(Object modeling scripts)
———
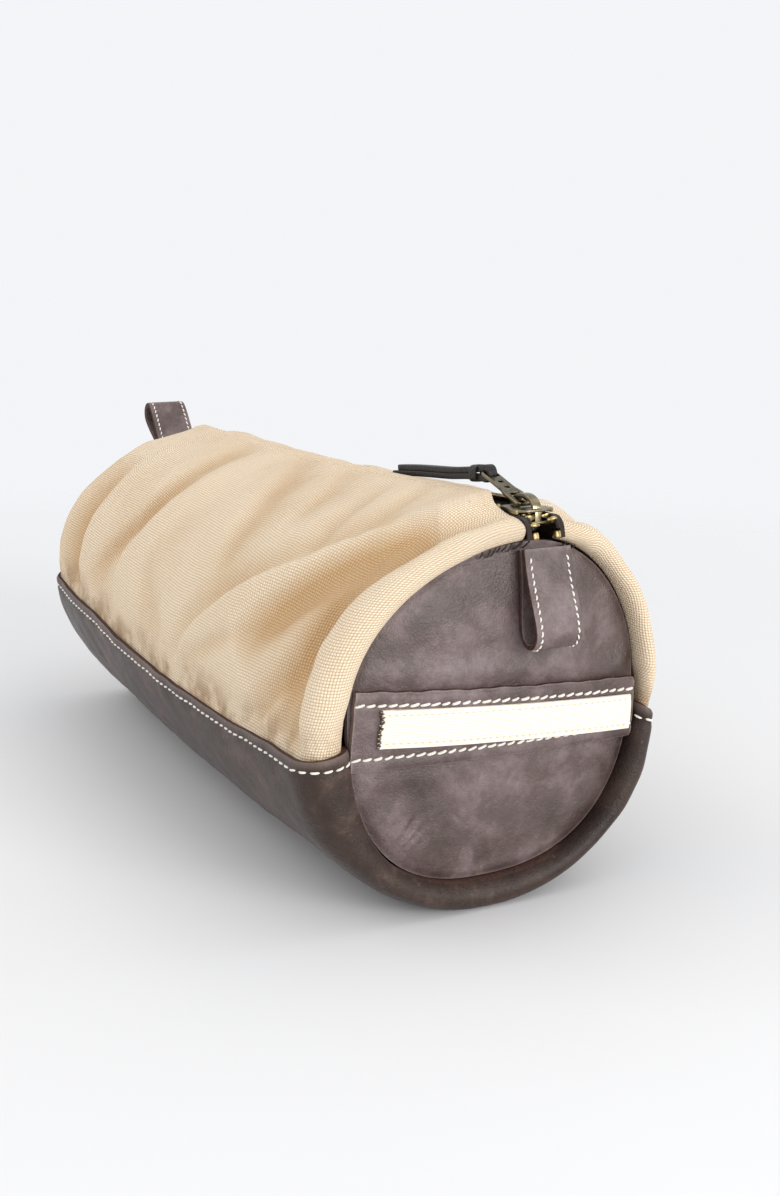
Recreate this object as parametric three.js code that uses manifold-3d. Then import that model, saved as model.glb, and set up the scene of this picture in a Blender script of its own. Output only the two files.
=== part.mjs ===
// A barrel-shaped shaving kit bag: a leather trough and two canvas panels sewn to two round
// leather ends, closed by a metal zipper along the ridge. Millimetres, +Z up, long axis along X,
// front side towards -Y. The right end (+X) is where the zipper is when it is closed.
import * as THREE from "three";
import { mergeVertices } from "three/addons/utils/BufferGeometryUtils.js";
import Module from "manifold-3d";

const wasm = await Module();
wasm.setup();

// Body
const BODY_LENGTH = 305; // over the rolled rims
const HALF_WIDTH = 72;
const BACK_NARROWER = 3; // the back is this much nearer to the middle than the front
const LEFT_SCALE = 0.93; // width of the left end as a share of the right end's
const MIDDLE_BULGE = 2.5;
const RIDGE_RIGHT = 144; // height of the ridge at the two rims, before the dip
const RIDGE_LEFT = 129.5;
const RIDGE_RISE = 1.75; // power of the rise from left to right
const RIDGE_DIP = 5; // the ridge drops by this much to meet the slider at the right end
const DIP_START = 124; // x where that drop starts
const DIP_LENGTH = 20;
const RIDGE_BACK_RIGHT = 16.5; // the ridge lies this far behind the middle
const RIDGE_BACK_LEFT = 14;
const SEAM_HEIGHT = 63; // top edge of the leather at the rims
const SEAM_SAG = 6; // how much lower that edge is in the middle
const FLOOR_FLAT = 2; // the rounded bottom is flattened by this much where it rests
// how full the quarters of an outline are, 2 being an ellipse: top front, top back, low front, low back
const BODY_FULLNESS = [2.05, 2.1, 1.87, 2];

// Rolled rim between the body and the recessed end panel
const RIM_FRONT = 6; // from the end panel's edge out to the crest
const RIM_BACK = 11; // from the crest back to the straight part of the body
const RIM_TUCK = 4; // how far the rim runs in behind the front of the end panel
const PANEL_FRONT = 54; // from the middle to the panel's front and back edges
const PANEL_BACK = 60;
const PANEL_TOP_RIGHT = 129.5;
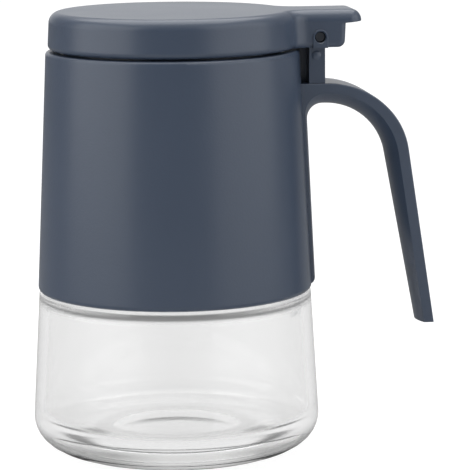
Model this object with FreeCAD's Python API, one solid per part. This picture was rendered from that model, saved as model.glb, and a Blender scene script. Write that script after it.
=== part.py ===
import FreeCAD, Part
import math
import os

# Table jar of clear glass with a moulded plastic sleeve, a C-shaped handle and a hinged lid.
# Millimetres, +Z up. The origin is on the jar's axis at the surface it stands on, and the
# handle points along +X, so the model is symmetric about the XZ plane.

V = FreeCAD.Vector
AXIS_Z = V(0, 0, 1)
AXIS_Y = V(0, 1, 0)
BIG = 200.0  # reach of cutting blocks, well past the whole jar
NEAR = 0.01  # two lengths this close are the same
OVERRUN = 1.0  # how far a cutting or joining block runs past the face it meets

# ---- glass jar -------------------------------------------------------------------------
foot_r = 24.7  # flat ring that the jar stands on
foot_ring_w = 5.7
punt_h = 1.2  # the middle of the base is lifted clear of the table
belly_r = 42.9  # widest place, just above the rounded heel
heel_h = 11.7
heel_pull = 17.9  # how far the heel's curve runs out flat before it turns up
heel_turn = 2.4
shoulder_r = 40.7  # the visible body's radius where the shoulder turns in
shoulder_round = 1.2
body_h = 49.2  # height of the ledge that the sleeve stands on
glass_wall = 2.7
floor_t = 8.4
floor_crown = 0.9
floor_corner = 6.0
ledge_w = 2.9
neck_h = 69.8  # the neck runs up inside the sleeve
neck_lean = 2.4  # and closes in by this much
neck_wall = 2.0
ledge_t = 2.2  # glass under the ledge, at the middle of the inside's turn
inner_turn_h = 2.4  # of the inside's turn from body to neck, on each side of its middle

# ---- sleeve ----------------------------------------------------------------------------
sleeve_foot_proud = 0.35  # the sleeve's foot stands out past the glass
sleeve_top_wall = 1.96
sleeve_foot_round = 1.3
sleeve_top_round = 1.0
sleeve_clearance = 0.3  # round the neck and over the glass rim
flange_t = 1.45  # inward flange over the glass rim

# ---- lid -------------------------------------------------------------------------------
lid_gap = 0.55  # shadow gap between the shut lid and the sleeve
lid_setback = 0.66  # of the lid's wall from the sleeve's
lid_lean = 0.6  # the round wall leans in a little towards the top
lid_h = 11.2
lid_round = 3.3  # one rounding runs round the lid, the tail and the tab
lid_wall = 1.9
collar_clearance = 0.8  # round the ring under the lid that drops into the mouth
collar_wall = 1.6
collar_round = 0.75  # on both edges of the ring's foot
collar_depth = 3.2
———
**Directive**
Only the lines from the line with "Model this object" to the line with "OVERRUN = 1.0", inclusive, are to be printed, exactly as they appear.

**The response**
Model this object with FreeCAD's Python API, one solid per part. This picture was rendered from that model, saved as model.glb, and a Blender scene script. Write that script after it.
=== part.py ===
import FreeCAD, Part
import math
import os

# Table jar of clear glass with a moulded plastic sleeve, a C-shaped handle and a hinged lid.
# Millimetres, +Z up. The origin is on the jar's axis at the surface it stands on, and the
# handle points along +X, so the model is symmetric about the XZ plane.

V = FreeCAD.Vector
AXIS_Z = V(0, 0, 1)
AXIS_Y = V(0, 1, 0)
BIG = 200.0  # reach of cutting blocks, well past the whole jar
NEAR = 0.01  # two lengths this close are the same
OVERRUN = 1.0  # how far a cutting or joining block runs past the face it meets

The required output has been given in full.